When he visited Egypt, the Greek historian Herodotus believed he had entered the cradle of the gods, for it was in Egypt that religion was born. This said, he did not care for animal deities and considered his own religion an improvement upon the original.
In this same way, later theoreticians of mythology came to view Müller as overly simplistic, preferring their own syntheses, but as the light returns, it seems right to pause and pay tribute to this old solar vision. It lives on in the current ecological crisis. In his book The Last Hours of Ancient Sunlight, journalist Thom Hartmann speaks of petroleum as the stored sunlight that our current economy is consuming at an alarming pace. We are burning ourselves up faster than we can replenish the fires.

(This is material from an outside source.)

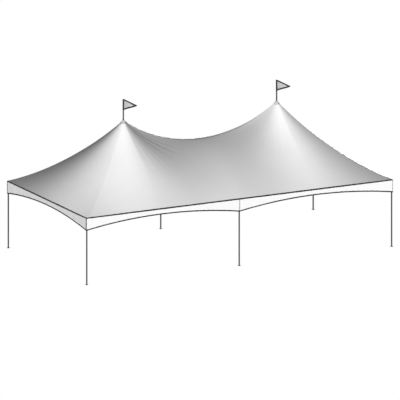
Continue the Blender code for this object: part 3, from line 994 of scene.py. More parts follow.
# %% Eave webbing
WEBBING_ON_ROOF = 0.020
WEBBING_ON_FACE = 0.030
WEBBING_THICKNESS = 0.0018
LEAF_FOOT = 0.0004
LEAF_FOLD = 0.0012
LEAF_TOP = 0.0020
STEPS_PER_SIDE = 90
EAVES = len(ROUND_A_SQUARE) - 1
FACES = {"front": -1, "back": 1}
EAVE_SECTION = [
    (0, -WEBBING_ON_FACE), (-WEBBING_THICKNESS, -WEBBING_ON_FACE),
    (-WEBBING_THICKNESS, LEAF_FOLD), (WEBBING_ON_ROOF, LEAF_TOP),
    (WEBBING_ON_ROOF, LEAF_FOOT), (0, LEAF_FOOT),
]


def eave_point(u, inset, lift):
    """A point round the eave: inset from the edge, and lift above the roof or the edge."""
    side = min(int(u * EAVES), EAVES - 1)
    corner, next_corner = ROUND_A_SQUARE[side:side + 2]
    sign_x, sign_y = corner.lerp(next_corner, u * EAVES - side)
    x, y = sign_x * (BAY - inset), sign_y * (HALF_BAY - inset)
    base = cloth_height(x, y) if inset > 0 else EAVE_HEIGHT
    return x, y, base + lift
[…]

That is the danger of solar mythology. Rational, masculine, ordered, it is. But if it is not balanced by moist darkness, it burns everything up. Consider Phaeton, the son of Apollo, who stole his father’s chariot and watched the horses of the sun run away with him. Or Semele, who wished to see her divine lover in all his shining glory. Or to be less overtly mythical, my grandmother grew up Canadian when “the sun never set on the British Empire.” My grandfather was sent as fodder into the wars which consumed that empire in a blaze of terrifying fire.
If life is to continue, the sun needs to set.